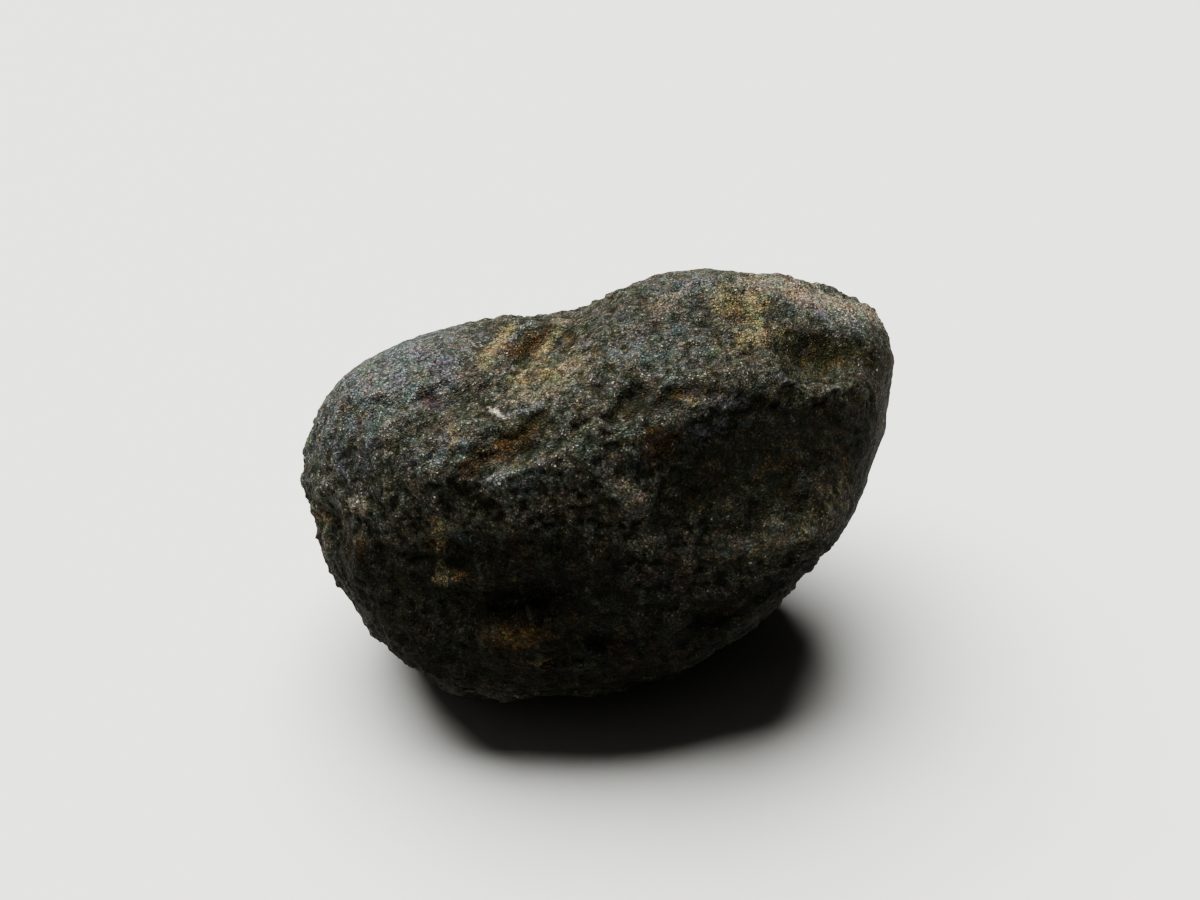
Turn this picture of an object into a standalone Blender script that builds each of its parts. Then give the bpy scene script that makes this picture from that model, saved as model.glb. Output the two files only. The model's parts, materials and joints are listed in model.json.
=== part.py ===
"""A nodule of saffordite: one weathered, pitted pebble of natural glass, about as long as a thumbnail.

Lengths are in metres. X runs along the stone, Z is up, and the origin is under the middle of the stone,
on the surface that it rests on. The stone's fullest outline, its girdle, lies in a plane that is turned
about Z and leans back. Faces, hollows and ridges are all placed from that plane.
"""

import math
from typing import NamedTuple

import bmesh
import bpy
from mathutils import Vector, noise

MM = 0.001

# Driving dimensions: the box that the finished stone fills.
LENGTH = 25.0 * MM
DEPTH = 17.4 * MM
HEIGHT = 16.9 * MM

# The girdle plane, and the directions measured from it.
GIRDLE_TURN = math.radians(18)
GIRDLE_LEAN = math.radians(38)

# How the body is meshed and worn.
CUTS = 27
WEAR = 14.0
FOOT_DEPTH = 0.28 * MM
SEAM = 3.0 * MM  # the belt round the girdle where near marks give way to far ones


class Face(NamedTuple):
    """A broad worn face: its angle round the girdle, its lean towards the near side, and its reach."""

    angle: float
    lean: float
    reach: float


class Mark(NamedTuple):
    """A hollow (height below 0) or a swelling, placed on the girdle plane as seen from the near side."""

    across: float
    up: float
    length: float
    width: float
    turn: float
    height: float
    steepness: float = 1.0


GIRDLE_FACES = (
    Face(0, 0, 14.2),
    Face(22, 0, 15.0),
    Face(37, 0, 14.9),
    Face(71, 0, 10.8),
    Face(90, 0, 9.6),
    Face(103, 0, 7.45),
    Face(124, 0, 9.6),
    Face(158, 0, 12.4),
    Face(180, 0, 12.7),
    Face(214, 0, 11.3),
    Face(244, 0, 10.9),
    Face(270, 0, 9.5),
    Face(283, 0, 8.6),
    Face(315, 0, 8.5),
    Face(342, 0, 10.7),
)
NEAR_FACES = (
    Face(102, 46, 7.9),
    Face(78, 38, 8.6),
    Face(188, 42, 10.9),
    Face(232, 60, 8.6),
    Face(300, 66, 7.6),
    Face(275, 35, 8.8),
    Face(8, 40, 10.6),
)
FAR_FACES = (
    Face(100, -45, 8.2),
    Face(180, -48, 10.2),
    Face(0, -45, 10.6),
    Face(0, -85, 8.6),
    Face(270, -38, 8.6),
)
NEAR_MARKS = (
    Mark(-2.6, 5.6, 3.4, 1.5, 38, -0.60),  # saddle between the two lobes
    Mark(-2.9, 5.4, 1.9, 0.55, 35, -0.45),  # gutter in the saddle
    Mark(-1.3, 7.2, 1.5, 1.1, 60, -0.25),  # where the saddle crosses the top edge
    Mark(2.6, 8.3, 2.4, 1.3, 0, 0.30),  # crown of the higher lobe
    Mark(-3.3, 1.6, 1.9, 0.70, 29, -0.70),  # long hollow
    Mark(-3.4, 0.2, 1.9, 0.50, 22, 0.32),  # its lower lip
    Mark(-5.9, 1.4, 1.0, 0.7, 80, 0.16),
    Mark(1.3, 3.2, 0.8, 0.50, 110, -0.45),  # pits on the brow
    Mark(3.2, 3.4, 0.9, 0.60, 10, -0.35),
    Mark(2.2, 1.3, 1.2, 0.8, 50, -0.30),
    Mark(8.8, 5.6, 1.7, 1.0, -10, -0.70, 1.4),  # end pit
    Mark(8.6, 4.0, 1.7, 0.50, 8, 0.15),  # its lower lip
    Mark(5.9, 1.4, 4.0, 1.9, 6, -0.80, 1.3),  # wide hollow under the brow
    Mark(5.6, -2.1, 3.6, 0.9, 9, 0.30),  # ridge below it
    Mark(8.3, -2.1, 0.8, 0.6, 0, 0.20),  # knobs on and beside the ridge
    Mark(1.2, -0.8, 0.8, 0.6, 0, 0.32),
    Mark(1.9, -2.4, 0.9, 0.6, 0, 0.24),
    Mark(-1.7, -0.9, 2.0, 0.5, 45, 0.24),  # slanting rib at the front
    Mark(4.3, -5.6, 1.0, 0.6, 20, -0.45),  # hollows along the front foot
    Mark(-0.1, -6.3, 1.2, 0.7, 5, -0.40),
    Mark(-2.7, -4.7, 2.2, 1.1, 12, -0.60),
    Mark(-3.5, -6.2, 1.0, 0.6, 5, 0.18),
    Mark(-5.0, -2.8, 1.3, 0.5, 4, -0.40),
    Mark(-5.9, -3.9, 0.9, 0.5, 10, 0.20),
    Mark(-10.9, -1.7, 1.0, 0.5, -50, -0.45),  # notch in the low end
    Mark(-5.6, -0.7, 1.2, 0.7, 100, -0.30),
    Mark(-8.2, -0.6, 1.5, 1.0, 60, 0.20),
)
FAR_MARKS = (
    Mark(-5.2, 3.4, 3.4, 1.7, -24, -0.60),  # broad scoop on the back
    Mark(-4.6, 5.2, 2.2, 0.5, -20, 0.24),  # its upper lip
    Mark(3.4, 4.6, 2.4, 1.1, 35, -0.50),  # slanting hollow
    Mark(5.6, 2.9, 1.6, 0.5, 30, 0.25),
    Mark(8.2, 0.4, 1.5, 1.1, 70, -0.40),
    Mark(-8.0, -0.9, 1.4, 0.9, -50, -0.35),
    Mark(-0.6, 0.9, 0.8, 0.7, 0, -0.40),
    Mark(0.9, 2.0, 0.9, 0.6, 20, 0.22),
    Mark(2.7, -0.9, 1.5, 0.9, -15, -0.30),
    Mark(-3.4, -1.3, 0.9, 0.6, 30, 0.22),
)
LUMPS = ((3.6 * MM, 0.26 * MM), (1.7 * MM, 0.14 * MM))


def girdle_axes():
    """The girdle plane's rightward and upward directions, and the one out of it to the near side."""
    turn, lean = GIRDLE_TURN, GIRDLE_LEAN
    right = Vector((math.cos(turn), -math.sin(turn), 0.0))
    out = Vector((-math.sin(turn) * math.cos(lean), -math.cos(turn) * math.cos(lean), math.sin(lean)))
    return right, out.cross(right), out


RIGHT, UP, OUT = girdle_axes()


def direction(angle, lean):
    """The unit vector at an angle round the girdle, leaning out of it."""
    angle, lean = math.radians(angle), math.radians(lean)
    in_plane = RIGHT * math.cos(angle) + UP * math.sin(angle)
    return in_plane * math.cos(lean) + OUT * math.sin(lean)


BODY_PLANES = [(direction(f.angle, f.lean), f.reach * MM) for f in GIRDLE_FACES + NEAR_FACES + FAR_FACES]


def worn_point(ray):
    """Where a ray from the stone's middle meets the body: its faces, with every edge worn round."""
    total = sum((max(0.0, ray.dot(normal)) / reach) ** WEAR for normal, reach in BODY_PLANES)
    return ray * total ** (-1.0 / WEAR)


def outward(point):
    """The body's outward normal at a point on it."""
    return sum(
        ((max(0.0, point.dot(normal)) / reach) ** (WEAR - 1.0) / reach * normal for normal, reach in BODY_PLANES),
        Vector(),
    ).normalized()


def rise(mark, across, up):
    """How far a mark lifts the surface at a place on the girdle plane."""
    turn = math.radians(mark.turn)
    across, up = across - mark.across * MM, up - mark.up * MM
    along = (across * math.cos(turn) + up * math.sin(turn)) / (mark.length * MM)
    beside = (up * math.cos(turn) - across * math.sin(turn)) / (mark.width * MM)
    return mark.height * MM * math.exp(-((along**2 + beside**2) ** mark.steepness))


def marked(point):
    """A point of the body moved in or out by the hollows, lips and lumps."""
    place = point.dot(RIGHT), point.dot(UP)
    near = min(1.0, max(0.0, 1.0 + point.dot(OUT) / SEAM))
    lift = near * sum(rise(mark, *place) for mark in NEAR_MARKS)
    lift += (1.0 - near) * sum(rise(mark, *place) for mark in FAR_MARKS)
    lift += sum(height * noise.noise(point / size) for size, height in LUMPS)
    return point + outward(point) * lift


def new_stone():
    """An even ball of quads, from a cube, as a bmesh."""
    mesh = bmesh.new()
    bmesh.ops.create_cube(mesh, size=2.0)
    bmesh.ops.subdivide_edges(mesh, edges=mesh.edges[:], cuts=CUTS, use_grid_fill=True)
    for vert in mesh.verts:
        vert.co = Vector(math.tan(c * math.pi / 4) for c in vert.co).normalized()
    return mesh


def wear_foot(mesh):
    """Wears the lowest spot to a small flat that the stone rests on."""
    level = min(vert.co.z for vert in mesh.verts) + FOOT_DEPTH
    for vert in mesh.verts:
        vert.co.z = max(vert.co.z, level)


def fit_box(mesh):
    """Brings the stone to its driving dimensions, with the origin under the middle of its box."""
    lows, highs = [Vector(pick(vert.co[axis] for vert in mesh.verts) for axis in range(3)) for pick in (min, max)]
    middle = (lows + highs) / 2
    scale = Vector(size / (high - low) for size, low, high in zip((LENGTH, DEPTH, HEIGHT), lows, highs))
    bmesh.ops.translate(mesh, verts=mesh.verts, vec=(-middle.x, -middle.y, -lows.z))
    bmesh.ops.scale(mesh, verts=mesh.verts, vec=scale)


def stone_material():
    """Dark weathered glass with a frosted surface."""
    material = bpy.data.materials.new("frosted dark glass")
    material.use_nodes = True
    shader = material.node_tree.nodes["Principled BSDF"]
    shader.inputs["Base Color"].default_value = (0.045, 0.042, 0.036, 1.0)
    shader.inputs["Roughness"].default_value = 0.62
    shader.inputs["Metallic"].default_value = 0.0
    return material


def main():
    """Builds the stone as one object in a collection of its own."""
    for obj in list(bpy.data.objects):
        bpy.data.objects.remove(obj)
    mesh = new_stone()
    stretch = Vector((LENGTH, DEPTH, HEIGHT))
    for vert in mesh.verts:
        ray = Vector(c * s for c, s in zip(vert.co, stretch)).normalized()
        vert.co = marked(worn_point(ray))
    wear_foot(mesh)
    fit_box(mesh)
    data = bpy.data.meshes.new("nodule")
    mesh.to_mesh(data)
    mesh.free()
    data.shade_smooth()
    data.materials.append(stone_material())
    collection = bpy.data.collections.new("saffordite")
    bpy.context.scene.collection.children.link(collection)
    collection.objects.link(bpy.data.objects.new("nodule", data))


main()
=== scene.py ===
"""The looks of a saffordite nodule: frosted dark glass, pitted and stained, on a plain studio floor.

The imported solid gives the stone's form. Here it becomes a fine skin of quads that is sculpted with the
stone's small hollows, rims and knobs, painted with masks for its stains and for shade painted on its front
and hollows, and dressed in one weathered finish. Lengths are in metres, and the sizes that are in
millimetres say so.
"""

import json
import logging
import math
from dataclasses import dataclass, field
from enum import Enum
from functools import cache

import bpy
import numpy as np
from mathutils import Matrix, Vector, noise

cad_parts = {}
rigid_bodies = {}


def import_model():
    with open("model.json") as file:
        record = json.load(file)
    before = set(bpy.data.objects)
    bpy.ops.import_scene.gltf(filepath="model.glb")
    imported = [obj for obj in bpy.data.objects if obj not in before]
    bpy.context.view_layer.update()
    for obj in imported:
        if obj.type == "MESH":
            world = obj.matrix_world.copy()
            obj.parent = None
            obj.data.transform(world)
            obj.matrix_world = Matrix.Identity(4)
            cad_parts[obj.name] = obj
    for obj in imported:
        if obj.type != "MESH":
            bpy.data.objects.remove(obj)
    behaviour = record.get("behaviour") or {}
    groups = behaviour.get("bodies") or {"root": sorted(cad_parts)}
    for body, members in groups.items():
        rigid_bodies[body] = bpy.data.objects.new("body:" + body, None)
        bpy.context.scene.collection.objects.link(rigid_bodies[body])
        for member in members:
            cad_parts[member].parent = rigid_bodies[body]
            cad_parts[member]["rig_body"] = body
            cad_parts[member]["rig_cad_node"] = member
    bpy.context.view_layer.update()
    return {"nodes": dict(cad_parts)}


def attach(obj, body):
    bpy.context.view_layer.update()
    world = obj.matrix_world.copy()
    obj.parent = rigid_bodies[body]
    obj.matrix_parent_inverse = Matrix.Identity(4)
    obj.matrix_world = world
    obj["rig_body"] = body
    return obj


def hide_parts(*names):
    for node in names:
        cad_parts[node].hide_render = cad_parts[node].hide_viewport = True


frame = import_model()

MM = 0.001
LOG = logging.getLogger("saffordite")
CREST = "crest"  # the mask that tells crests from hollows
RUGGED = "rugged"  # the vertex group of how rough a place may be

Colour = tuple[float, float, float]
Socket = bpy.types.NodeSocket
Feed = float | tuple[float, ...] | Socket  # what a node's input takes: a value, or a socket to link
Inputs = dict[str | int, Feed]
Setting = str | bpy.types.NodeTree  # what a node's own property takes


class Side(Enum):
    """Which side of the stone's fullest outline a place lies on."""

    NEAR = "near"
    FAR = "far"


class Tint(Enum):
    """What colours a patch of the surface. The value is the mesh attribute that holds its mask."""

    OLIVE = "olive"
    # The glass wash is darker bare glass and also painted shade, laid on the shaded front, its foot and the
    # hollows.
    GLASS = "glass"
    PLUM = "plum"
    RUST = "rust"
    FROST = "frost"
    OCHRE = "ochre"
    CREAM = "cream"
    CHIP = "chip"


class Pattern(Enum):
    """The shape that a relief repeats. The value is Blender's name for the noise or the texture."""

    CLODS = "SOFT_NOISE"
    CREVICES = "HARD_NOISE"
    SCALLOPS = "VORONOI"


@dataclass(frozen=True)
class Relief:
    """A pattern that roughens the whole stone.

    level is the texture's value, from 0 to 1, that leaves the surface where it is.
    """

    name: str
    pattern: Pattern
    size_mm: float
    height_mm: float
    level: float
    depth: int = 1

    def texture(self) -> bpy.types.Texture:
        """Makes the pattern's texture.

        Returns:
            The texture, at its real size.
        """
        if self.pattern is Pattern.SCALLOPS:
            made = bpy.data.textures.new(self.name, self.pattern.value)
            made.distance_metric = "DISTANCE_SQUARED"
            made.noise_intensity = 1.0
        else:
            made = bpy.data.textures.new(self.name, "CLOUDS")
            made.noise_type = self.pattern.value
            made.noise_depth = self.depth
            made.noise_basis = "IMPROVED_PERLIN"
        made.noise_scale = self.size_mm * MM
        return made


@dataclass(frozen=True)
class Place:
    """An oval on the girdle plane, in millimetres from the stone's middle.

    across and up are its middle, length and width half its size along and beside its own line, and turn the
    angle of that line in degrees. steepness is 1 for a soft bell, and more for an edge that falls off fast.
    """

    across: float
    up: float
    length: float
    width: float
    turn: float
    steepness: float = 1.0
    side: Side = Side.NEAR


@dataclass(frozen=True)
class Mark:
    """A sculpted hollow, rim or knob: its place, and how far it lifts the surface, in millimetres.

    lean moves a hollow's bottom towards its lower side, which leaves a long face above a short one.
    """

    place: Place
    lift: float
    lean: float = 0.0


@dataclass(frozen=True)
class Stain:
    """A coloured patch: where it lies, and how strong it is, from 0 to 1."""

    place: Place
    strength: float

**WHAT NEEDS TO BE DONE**
All lines in the listing above from the line containing "vert.co = marked(worn_point(ray))" to the line containing "obj.parent = None", inclusive, should be retyped exactly; no other lines should appear.

**RESPONSE FOR THIS EXERCISE**
        vert.co = marked(worn_point(ray))
    wear_foot(mesh)
    fit_box(mesh)
    data = bpy.data.meshes.new("nodule")
    mesh.to_mesh(data)
    mesh.free()
    data.shade_smooth()
    data.materials.append(stone_material())
    collection = bpy.data.collections.new("saffordite")
    bpy.context.scene.collection.children.link(collection)
    collection.objects.link(bpy.data.objects.new("nodule", data))


main()
=== scene.py ===
"""The looks of a saffordite nodule: frosted dark glass, pitted and stained, on a plain studio floor.

The imported solid gives the stone's form. Here it becomes a fine skin of quads that is sculpted with the
stone's small hollows, rims and knobs, painted with masks for its stains and for shade painted on its front
and hollows, and dressed in one weathered finish. Lengths are in metres, and the sizes that are in
millimetres say so.
"""

import json
import logging
import math
from dataclasses import dataclass, field
from enum import Enum
from functools import cache

import bpy
import numpy as np
from mathutils import Matrix, Vector, noise

cad_parts = {}
rigid_bodies = {}


def import_model():
    with open("model.json") as file:
        record = json.load(file)
    before = set(bpy.data.objects)
    bpy.ops.import_scene.gltf(filepath="model.glb")
    imported = [obj for obj in bpy.data.objects if obj not in before]
    bpy.context.view_layer.update()
    for obj in imported:
        if obj.type == "MESH":
            world = obj.matrix_world.copy()
            obj.parent = None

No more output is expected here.